>> START Input for this task

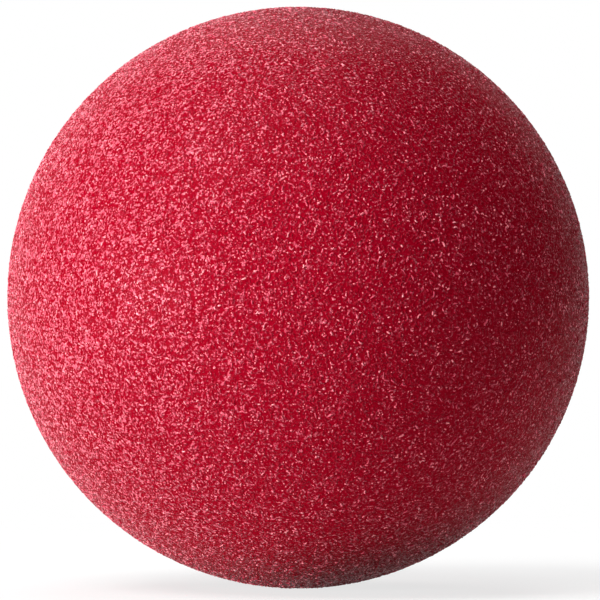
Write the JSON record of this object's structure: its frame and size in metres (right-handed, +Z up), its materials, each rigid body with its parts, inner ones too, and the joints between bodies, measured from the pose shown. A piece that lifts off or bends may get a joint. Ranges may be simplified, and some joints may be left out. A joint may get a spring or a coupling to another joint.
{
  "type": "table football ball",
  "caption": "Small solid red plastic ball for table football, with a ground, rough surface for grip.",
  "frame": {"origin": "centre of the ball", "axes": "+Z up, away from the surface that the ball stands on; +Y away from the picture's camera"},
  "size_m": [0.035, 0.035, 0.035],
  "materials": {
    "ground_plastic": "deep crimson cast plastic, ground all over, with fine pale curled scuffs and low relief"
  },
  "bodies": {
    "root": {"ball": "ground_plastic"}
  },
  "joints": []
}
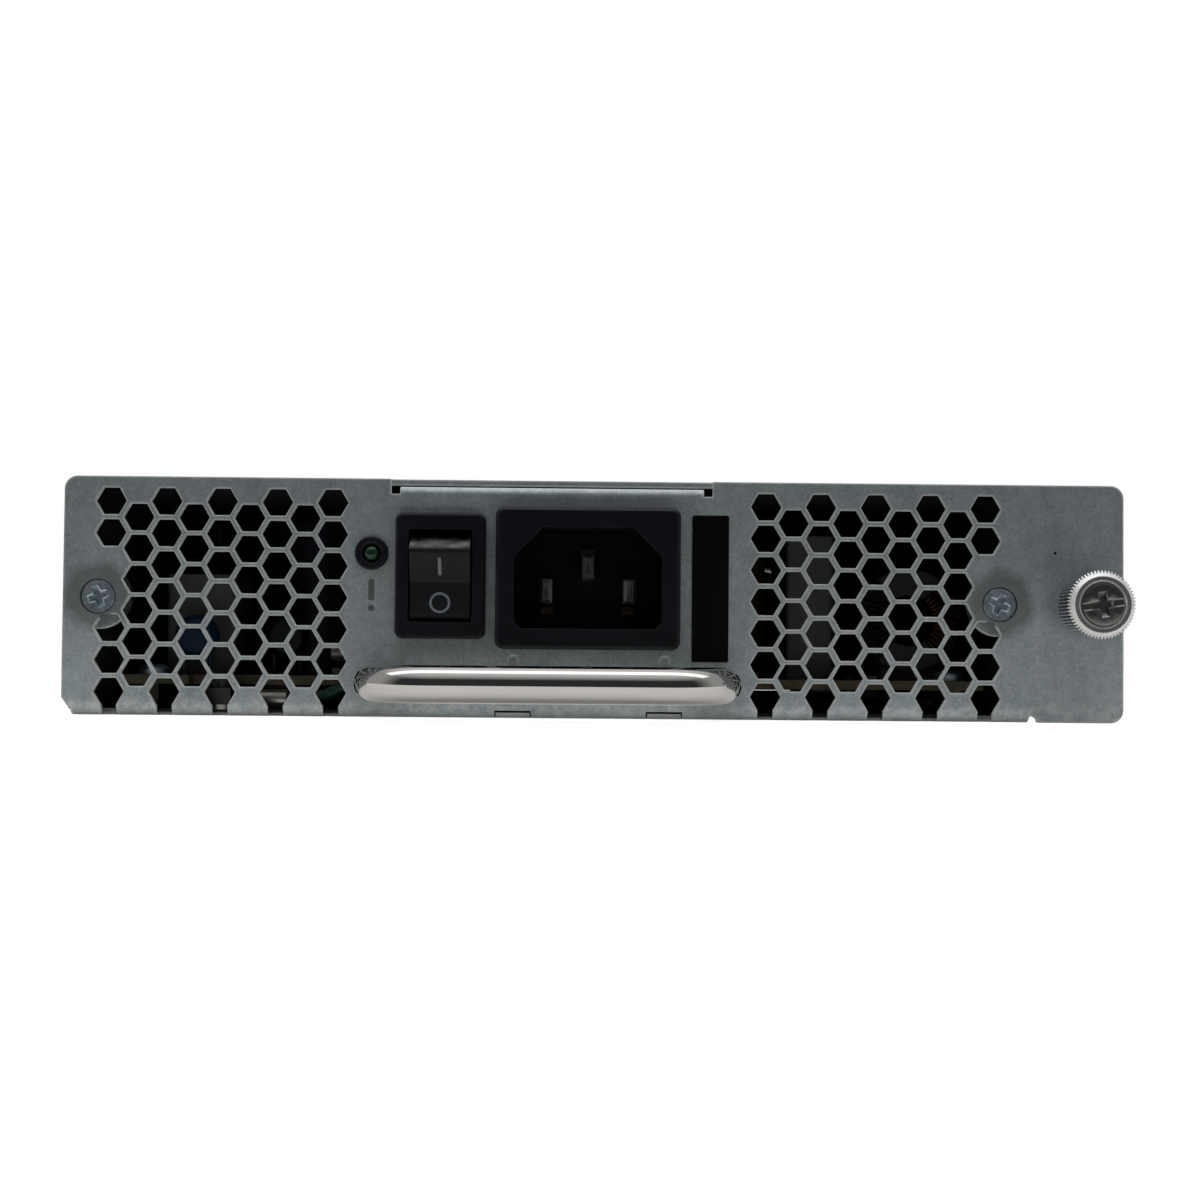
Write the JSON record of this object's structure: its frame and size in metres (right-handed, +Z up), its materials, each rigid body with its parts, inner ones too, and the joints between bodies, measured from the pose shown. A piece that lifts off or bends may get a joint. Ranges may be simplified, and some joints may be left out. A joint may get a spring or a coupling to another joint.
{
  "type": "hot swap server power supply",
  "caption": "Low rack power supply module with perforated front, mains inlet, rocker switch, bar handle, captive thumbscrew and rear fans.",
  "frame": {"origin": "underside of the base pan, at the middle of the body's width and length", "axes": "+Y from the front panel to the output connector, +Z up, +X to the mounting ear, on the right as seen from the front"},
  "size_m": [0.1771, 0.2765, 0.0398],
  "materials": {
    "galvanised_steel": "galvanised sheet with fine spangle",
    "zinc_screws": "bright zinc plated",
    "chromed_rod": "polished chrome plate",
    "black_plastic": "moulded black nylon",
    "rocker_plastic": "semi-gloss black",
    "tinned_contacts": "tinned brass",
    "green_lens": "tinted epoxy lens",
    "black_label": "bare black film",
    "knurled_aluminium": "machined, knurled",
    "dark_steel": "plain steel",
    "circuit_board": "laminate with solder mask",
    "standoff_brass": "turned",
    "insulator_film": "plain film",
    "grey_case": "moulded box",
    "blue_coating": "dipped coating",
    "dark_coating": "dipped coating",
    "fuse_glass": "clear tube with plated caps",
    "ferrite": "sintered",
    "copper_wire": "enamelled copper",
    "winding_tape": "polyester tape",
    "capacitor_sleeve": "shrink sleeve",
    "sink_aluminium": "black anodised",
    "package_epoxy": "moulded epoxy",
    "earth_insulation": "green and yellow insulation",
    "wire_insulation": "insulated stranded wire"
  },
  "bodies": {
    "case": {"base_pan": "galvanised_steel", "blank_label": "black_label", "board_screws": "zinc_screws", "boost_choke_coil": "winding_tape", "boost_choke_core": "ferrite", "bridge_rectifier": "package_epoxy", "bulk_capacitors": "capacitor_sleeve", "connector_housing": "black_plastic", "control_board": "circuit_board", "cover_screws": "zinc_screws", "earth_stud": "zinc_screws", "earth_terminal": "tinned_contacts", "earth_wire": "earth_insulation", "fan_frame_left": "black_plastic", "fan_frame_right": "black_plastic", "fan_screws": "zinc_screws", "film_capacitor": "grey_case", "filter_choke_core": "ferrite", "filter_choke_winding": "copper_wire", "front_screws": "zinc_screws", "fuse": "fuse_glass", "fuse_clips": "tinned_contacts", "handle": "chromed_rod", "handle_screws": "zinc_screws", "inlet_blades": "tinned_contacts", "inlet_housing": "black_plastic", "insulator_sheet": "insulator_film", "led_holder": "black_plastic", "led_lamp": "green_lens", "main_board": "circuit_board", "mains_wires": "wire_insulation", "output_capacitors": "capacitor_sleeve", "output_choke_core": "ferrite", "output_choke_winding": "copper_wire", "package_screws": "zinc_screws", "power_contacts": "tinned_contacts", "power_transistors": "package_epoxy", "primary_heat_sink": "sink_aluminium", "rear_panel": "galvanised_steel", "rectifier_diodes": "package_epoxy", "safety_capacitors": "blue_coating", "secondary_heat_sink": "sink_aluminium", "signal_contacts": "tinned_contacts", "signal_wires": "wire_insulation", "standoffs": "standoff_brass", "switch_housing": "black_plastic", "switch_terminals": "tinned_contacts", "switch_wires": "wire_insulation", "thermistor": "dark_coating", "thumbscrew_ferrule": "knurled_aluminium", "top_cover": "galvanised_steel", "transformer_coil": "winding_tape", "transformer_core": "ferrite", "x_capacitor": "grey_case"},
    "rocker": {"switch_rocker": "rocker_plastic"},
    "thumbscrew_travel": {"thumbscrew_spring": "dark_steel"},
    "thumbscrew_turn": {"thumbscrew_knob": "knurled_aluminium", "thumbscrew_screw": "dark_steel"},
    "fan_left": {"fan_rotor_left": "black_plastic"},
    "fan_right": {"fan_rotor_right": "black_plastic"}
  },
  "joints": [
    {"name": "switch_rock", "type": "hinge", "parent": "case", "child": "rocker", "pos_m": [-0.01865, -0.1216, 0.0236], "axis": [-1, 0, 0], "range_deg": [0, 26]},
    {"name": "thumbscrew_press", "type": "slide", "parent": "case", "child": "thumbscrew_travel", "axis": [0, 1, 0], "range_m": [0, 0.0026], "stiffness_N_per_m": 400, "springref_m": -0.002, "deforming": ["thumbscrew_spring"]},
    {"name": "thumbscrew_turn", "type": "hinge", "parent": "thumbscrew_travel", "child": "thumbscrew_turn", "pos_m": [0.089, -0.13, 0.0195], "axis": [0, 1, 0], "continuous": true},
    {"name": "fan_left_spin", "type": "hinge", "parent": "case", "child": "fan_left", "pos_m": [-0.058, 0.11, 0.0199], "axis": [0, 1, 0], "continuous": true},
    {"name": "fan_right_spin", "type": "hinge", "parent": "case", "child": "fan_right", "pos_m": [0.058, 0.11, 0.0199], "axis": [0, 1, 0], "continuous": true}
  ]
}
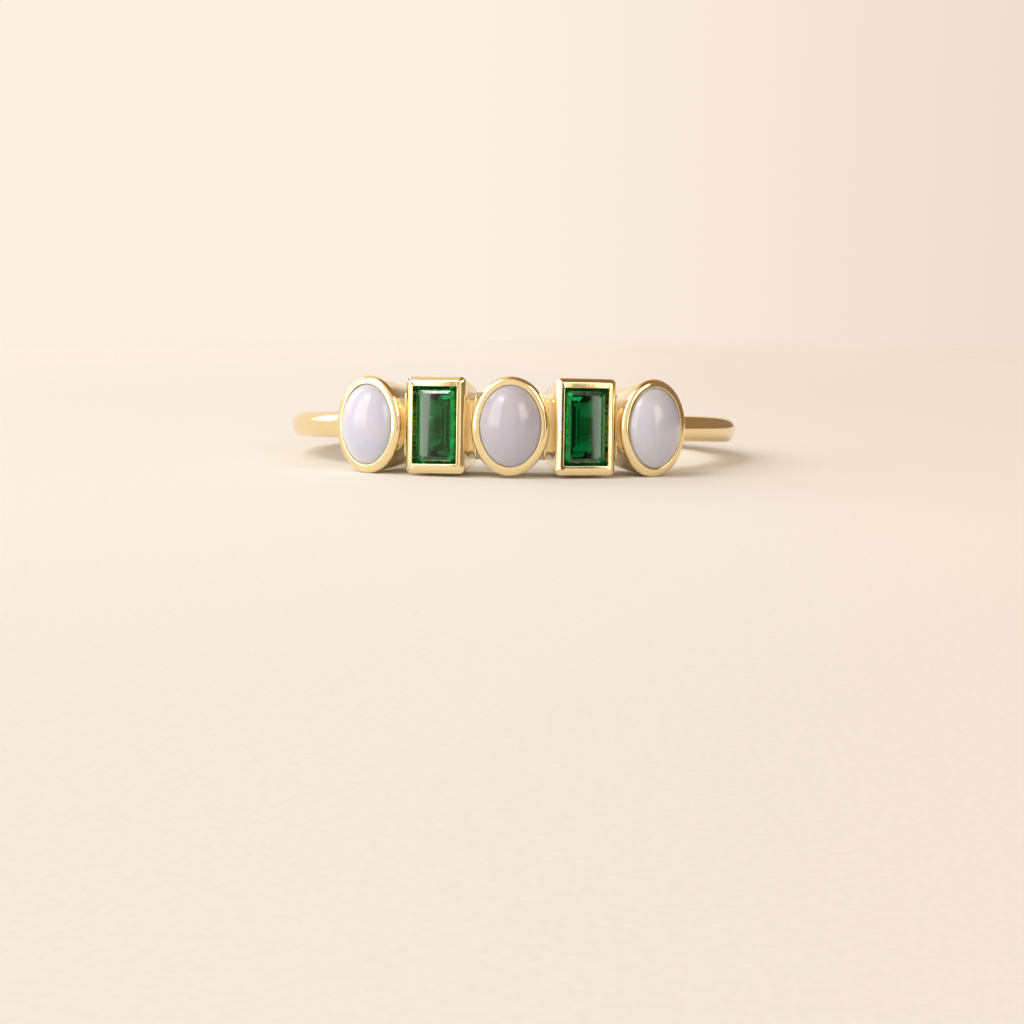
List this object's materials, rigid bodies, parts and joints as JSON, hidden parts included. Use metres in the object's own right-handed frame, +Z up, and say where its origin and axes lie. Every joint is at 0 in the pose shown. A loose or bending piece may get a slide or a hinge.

>> END Input for this task

Repeat the data precisely, reproducing every entry.

Result for this exercise —
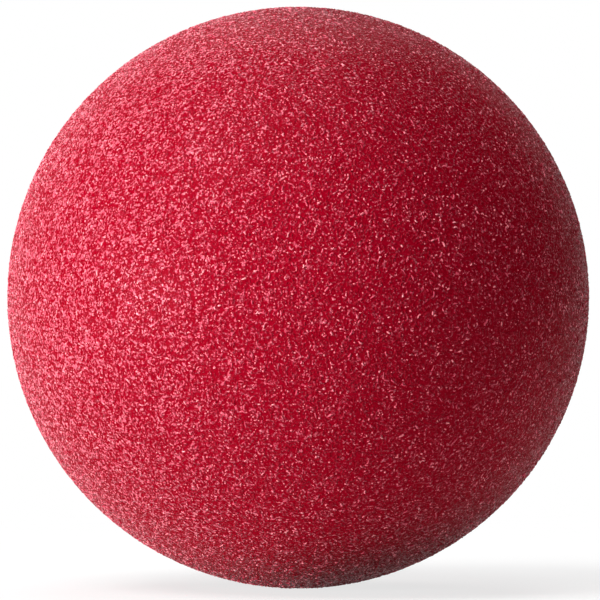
Write the JSON record of this object's structure: its frame and size in metres (right-handed, +Z up), its materials, each rigid body with its parts, inner ones too, and the joints between bodies, measured from the pose shown. A piece that lifts off or bends may get a joint. Ranges may be simplified, and some joints may be left out. A joint may get a spring or a coupling to another joint.
{
  "type": "table football ball",
  "caption": "Small solid red plastic ball for table football, with a ground, rough surface for grip.",
  "frame": {"origin": "centre of the ball", "axes": "+Z up, away from the surface that the ball stands on; +Y away from the picture's camera"},
  "size_m": [0.035, 0.035, 0.035],
  "materials": {
    "ground_plastic": "deep crimson cast plastic, ground all over, with fine pale curled scuffs and low relief"
  },
  "bodies": {
    "root": {"ball": "ground_plastic"}
  },
  "joints": []
}
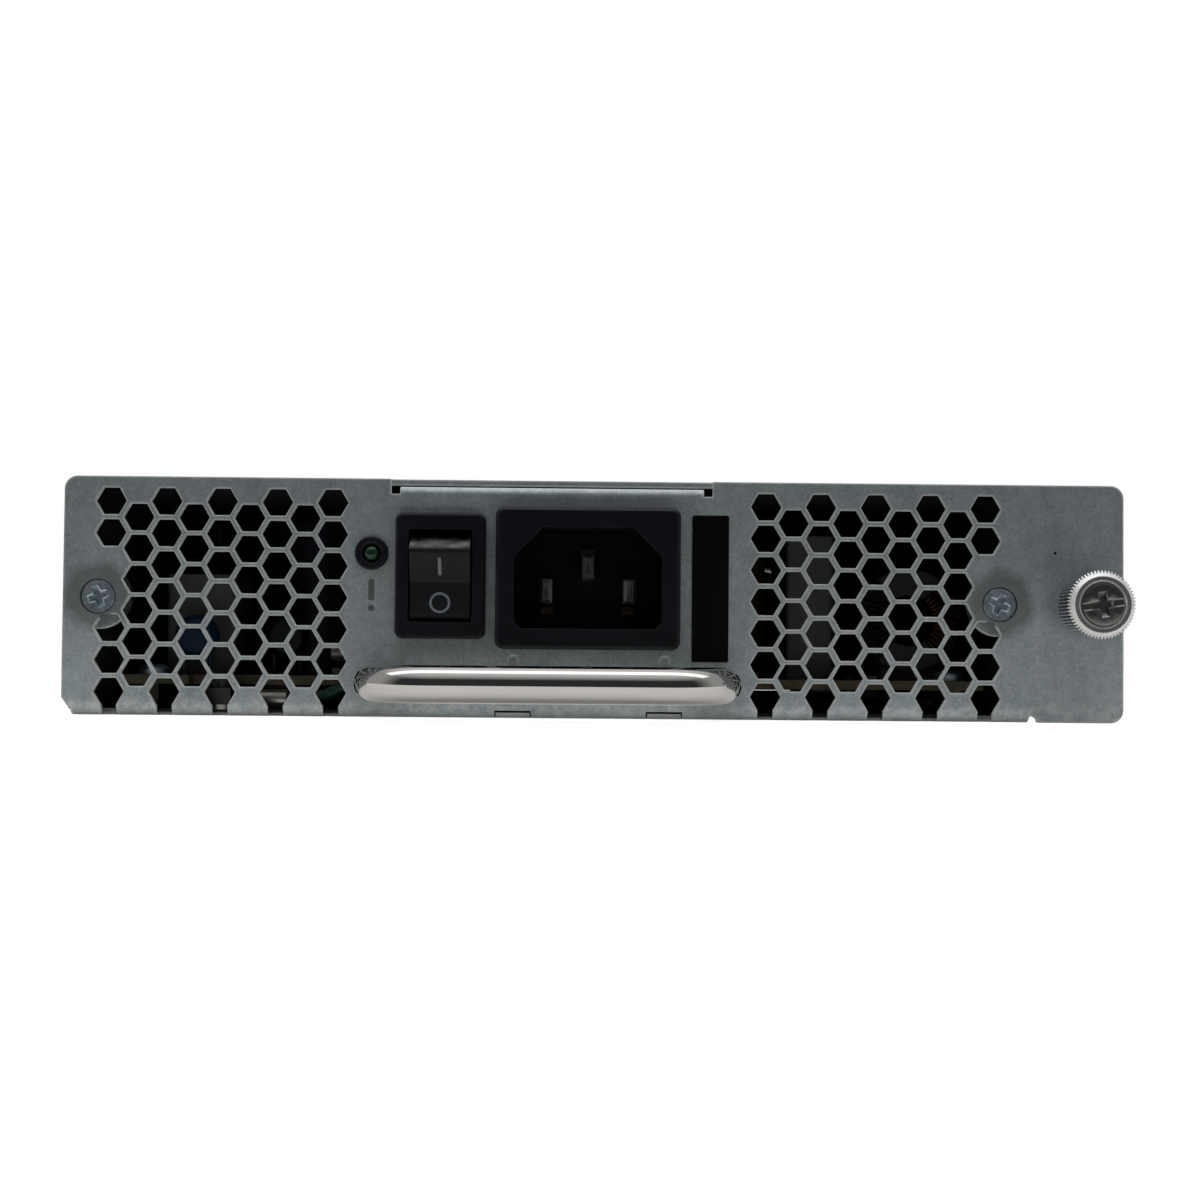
Write the JSON record of this object's structure: its frame and size in metres (right-handed, +Z up), its materials, each rigid body with its parts, inner ones too, and the joints between bodies, measured from the pose shown. A piece that lifts off or bends may get a joint. Ranges may be simplified, and some joints may be left out. A joint may get a spring or a coupling to another joint.
{
  "type": "hot swap server power supply",
  "caption": "Low rack power supply module with perforated front, mains inlet, rocker switch, bar handle, captive thumbscrew and rear fans.",
  "frame": {"origin": "underside of the base pan, at the middle of the body's width and length", "axes": "+Y from the front panel to the output connector, +Z up, +X to the mounting ear, on the right as seen from the front"},
  "size_m": [0.1771, 0.2765, 0.0398],
  "materials": {
    "galvanised_steel": "galvanised sheet with fine spangle",
    "zinc_screws": "bright zinc plated",
    "chromed_rod": "polished chrome plate",
    "black_plastic": "moulded black nylon",
    "rocker_plastic": "semi-gloss black",
    "tinned_contacts": "tinned brass",
    "green_lens": "tinted epoxy lens",
    "black_label": "bare black film",
    "knurled_aluminium": "machined, knurled",
    "dark_steel": "plain steel",
    "circuit_board": "laminate with solder mask",
    "standoff_brass": "turned",
    "insulator_film": "plain film",
    "grey_case": "moulded box",
    "blue_coating": "dipped coating",
    "dark_coating": "dipped coating",
    "fuse_glass": "clear tube with plated caps",
    "ferrite": "sintered",
    "copper_wire": "enamelled copper",
    "winding_tape": "polyester tape",
    "capacitor_sleeve": "shrink sleeve",
    "sink_aluminium": "black anodised",
    "package_epoxy": "moulded epoxy",
    "earth_insulation": "green and yellow insulation",
    "wire_insulation": "insulated stranded wire"
  },
  "bodies": {
    "case": {"base_pan": "galvanised_steel", "blank_label": "black_label", "board_screws": "zinc_screws", "boost_choke_coil": "winding_tape", "boost_choke_core": "ferrite", "bridge_rectifier": "package_epoxy", "bulk_capacitors": "capacitor_sleeve", "connector_housing": "black_plastic", "control_board": "circuit_board", "cover_screws": "zinc_screws", "earth_stud": "zinc_screws", "earth_terminal": "tinned_contacts", "earth_wire": "earth_insulation", "fan_frame_left": "black_plastic", "fan_frame_right": "black_plastic", "fan_screws": "zinc_screws", "film_capacitor": "grey_case", "filter_choke_core": "ferrite", "filter_choke_winding": "copper_wire", "front_screws": "zinc_screws", "fuse": "fuse_glass", "fuse_clips": "tinned_contacts", "handle": "chromed_rod", "handle_screws": "zinc_screws", "inlet_blades": "tinned_contacts", "inlet_housing": "black_plastic", "insulator_sheet": "insulator_film", "led_holder": "black_plastic", "led_lamp": "green_lens", "main_board": "circuit_board", "mains_wires": "wire_insulation", "output_capacitors": "capacitor_sleeve", "output_choke_core": "ferrite", "output_choke_winding": "copper_wire", "package_screws": "zinc_screws", "power_contacts": "tinned_contacts", "power_transistors": "package_epoxy", "primary_heat_sink": "sink_aluminium", "rear_panel": "galvanised_steel", "rectifier_diodes": "package_epoxy", "safety_capacitors": "blue_coating", "secondary_heat_sink": "sink_aluminium", "signal_contacts": "tinned_contacts", "signal_wires": "wire_insulation", "standoffs": "standoff_brass", "switch_housing": "black_plastic", "switch_terminals": "tinned_contacts", "switch_wires": "wire_insulation", "thermistor": "dark_coating", "thumbscrew_ferrule": "knurled_aluminium", "top_cover": "galvanised_steel", "transformer_coil": "winding_tape", "transformer_core": "ferrite", "x_capacitor": "grey_case"},
    "rocker": {"switch_rocker": "rocker_plastic"},
    "thumbscrew_travel": {"thumbscrew_spring": "dark_steel"},
    "thumbscrew_turn": {"thumbscrew_knob": "knurled_aluminium", "thumbscrew_screw": "dark_steel"},
    "fan_left": {"fan_rotor_left": "black_plastic"},
    "fan_right": {"fan_rotor_right": "black_plastic"}
  },
  "joints": [
    {"name": "switch_rock", "type": "hinge", "parent": "case", "child": "rocker", "pos_m": [-0.01865, -0.1216, 0.0236], "axis": [-1, 0, 0], "range_deg": [0, 26]},
    {"name": "thumbscrew_press", "type": "slide", "parent": "case", "child": "thumbscrew_travel", "axis": [0, 1, 0], "range_m": [0, 0.0026], "stiffness_N_per_m": 400, "springref_m": -0.002, "deforming": ["thumbscrew_spring"]},
    {"name": "thumbscrew_turn", "type": "hinge", "parent": "thumbscrew_travel", "child": "thumbscrew_turn", "pos_m": [0.089, -0.13, 0.0195], "axis": [0, 1, 0], "continuous": true},
    {"name": "fan_left_spin", "type": "hinge", "parent": "case", "child": "fan_left", "pos_m": [-0.058, 0.11, 0.0199], "axis": [0, 1, 0], "continuous": true},
    {"name": "fan_right_spin", "type": "hinge", "parent": "case", "child": "fan_right", "pos_m": [0.058, 0.11, 0.0199], "axis": [0, 1, 0], "continuous": true}
  ]
}
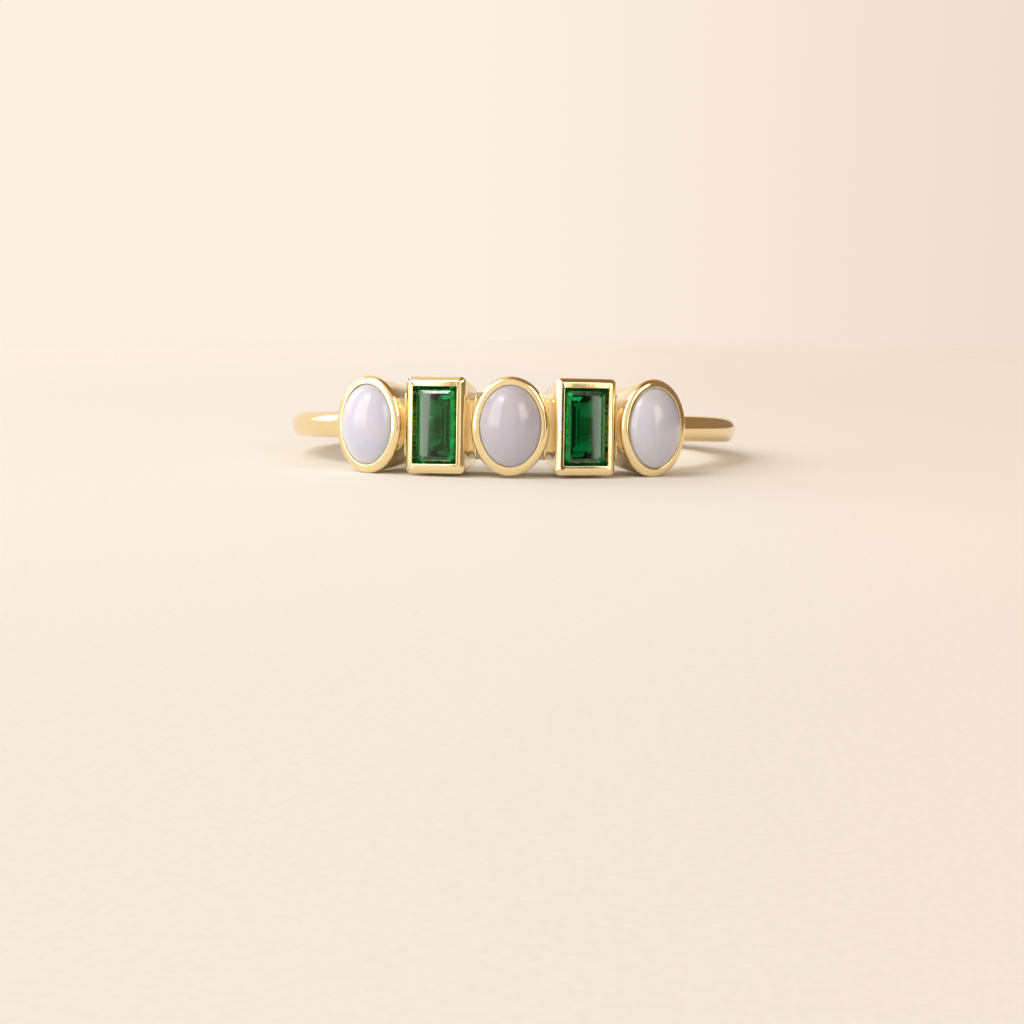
List this object's materials, rigid bodies, parts and joints as JSON, hidden parts included. Use metres in the object's own right-handed frame, +Z up, and say where its origin and axes lie. Every joint is at 0 in the pose shown. A loose or bending piece may get a slide or a hinge.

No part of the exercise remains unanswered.